Quelques jours après, Abou-Saïd et les principaux émirs grenadins furent invités à un repas de cérémonie chez le maître de Saint-Jacques. Ils étaient encore à table, lorsqu’on vit entrer dans la salle, à la tête des arbalétriers de la garde, Martin Lopez, chambellan du roi, exécuteur ordinaire de ses ordres les plus rigoureux. Il arrêta le roi maure et ses principaux conseillers. En même temps on s’assurait de ses compagnons demeurés dans la Juiverie et l’on s’emparait de leurs bagages. Tous ensemble furent conduits dans la prison de l’arsenal après avoir été dépouillés des pierreries magnifiques dont ils se paraient ou qu’ils avaient cachées dans leurs vêtemens. Entassés pêle-mêle dans leur cachot, ils attendirent deux jours la sentence du roi. Après ce délai, on vint chercher le malheureux Abou-Saïd, qu’on revêtit d’une robe de pourpre par dérision. Monté sur un âne et suivi par trente-sept de ses émirs, il fut conduit hors de la ville derrière l’Alcazar, dans un champ destiné aux exercices militaires. Là, tous furent attachés à des poteaux ; puis un héraut cria : « Voici la justice qu’ordonne notre seigneur le roi, de ces traîtres qui ont fait mourir le roi Ismaël leur seigneur. » Aussitôt des hommes d’armes et même des chevaliers castillans, caracolant autour des prisonniers comme dans une course de cannes, les prirent pour but de leurs dards et les tuèrent les uns après les autres.

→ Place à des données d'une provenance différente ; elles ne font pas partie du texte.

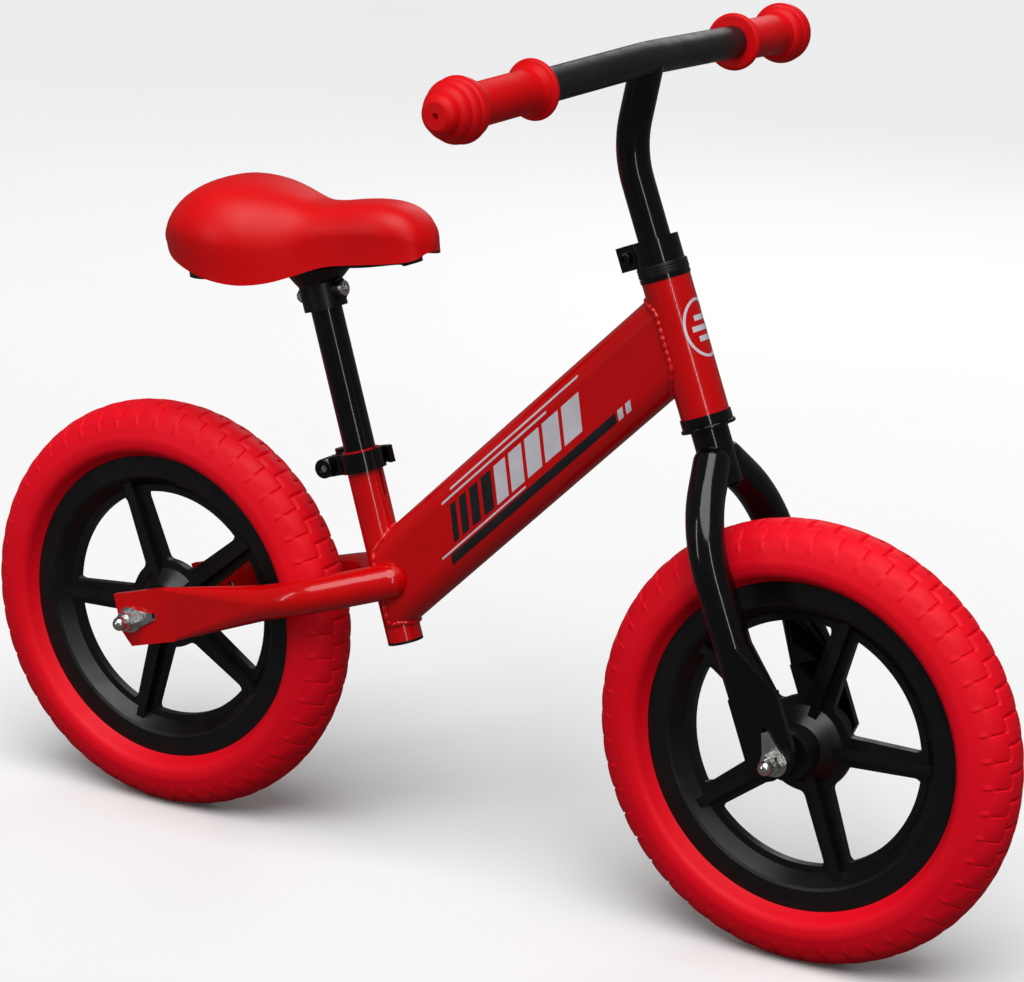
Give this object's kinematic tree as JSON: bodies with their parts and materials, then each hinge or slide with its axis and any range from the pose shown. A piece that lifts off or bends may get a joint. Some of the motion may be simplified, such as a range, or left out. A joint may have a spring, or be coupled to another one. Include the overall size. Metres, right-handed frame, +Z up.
{
  "type": "balance bike",
  "caption": "Pedal-free child's balance bike: red frame with a deep down tube, black fork, spoked plastic wheels with foam tyres, height-adjustable saddle and flanged grips.",
  "frame": {"origin": "on the ground, half way between the two axles, in the middle plane", "axes": "+X forward, +Y to the rider's left, +Z up"},
  "size_m": [0.824, 0.476, 0.6073],
  "materials": {
    "red_paint": "gloss",
    "black_steel": "gloss",
    "satin_black": "satin",
    "bare_steel": "satin",
    "bright_metal": "polished",
    "black_plastic": "satin",
    "red_foam": "matt",
    "red_rubber": "matt",
    "red_vinyl": "satin"
  },
  "bodies": {
    "frame": {"head_tube": "red_paint", "down_tube": "red_paint", "seat_tube": "red_paint", "right_chainstay": "red_paint", "left_chainstay": "red_paint", "seat_tube_plug": "black_plastic", "upper_headset_cup": "black_steel", "lower_headset_cup": "black_steel", "seat_clamp_collar": "black_steel", "seat_clamp_skewer": "bare_steel", "seat_clamp_nut": "black_steel", "rear_axle": "bare_steel", "rear_cap_nuts": "bright_metal", "rear_tab_washers": "bright_metal", "rear_axle_spacers": "black_plastic"},
    "clamp_lever": {"seat_clamp_lever": "black_steel"},
    "seat": {"seat_post": "black_steel", "saddle_base": "black_plastic", "saddle_pad": "red_vinyl", "saddle_bolt": "bright_metal", "saddle_bolt_nut": "bare_steel"},
    "fork": {"steerer": "black_steel", "right_fork_blade": "black_steel", "left_fork_blade": "black_steel", "crown_race": "black_steel", "headset_top_cover": "black_plastic", "steerer_clamp": "black_steel", "steerer_clamp_bolt": "black_steel", "steerer_clamp_nut": "bare_steel", "front_axle": "bare_steel", "front_cap_nuts": "bright_metal", "front_tab_washers": "bright_metal", "front_axle_spacers": "black_plastic"},
    "handlebar": {"stem": "black_steel", "handlebar_tube": "satin_black", "right_grip": "red_rubber", "left_grip": "red_rubber"},
    "front_wheel": {"front_wheel_rim": "black_plastic", "front_tyre": "red_foam", "front_hub_bushes": "black_plastic"},
    "rear_wheel": {"rear_wheel_rim": "black_plastic", "rear_tyre": "red_foam", "rear_hub_bushes": "black_plastic"}
  },
  "joints": [
    {"name": "steering", "type": "hinge", "parent": "frame", "child": "fork", "pos_m": [0.17316, 0, 0.36289], "axis": [-0.3584, 0, 0.9336], "continuous": true},
    {"name": "handlebar_height", "type": "slide", "parent": "fork", "child": "handlebar", "axis": [-0.3584, 0, 0.9336], "range_m": [-0.04, 0.03]},
    {"name": "front_wheel_spin", "type": "hinge", "parent": "fork", "child": "front_wheel", "pos_m": [0.26, 0, 0.152], "axis": [0, 1, 0], "continuous": true},
    {"name": "rear_wheel_spin", "type": "hinge", "parent": "frame", "child": "rear_wheel", "pos_m": [-0.26, 0, 0.152], "axis": [0, 1, 0], "continuous": true},
    {"name": "seat_height", "type": "slide", "parent": "frame", "child": "seat", "axis": [-0.2965, 0, 0.955], "range_m": [-0.035, 0.03]},
    {"name": "clamp_lever_swing", "type": "hinge", "parent": "frame", "child": "clamp_lever", "pos_m": [-0.11894, 0.0185, 0.28009], "axis": [-0.2965, 0, 0.955], "range_deg": [0, 135]}
  ]
}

On dit que don Pèdre lui-même lança la première javeline contre Abou-Saïd, en lui criant : « Tiens ! voici le paiement du mauvais traité que tu m’as fait faire avec le roi d’Aragon. Voilà pour le château d’Ariza que tu m’as fait perdre ! » Le Maure blessé répondit fièrement : « Petite est ta chevalerie ! » Il expira aussitôt, criblé de traits[1]. Quel temps que celui où des chevaliers couraient ainsi la quintaine contre des hommes enchaînés, où l’on voyait un roi remplir publiquement l’office de bourreau ! Les têtes d’Abou-Saïd et de ses compagnons furent portées à Mohamed. C’était son présent d’investiture.

Ayala attribue la mort d’Abou-Saïd à l’avarice de don Pèdre enflammée

  1. Ayala, p. 339 et suiv. — Conde. Hist. de los Ar., 4e partie, cap. XXV.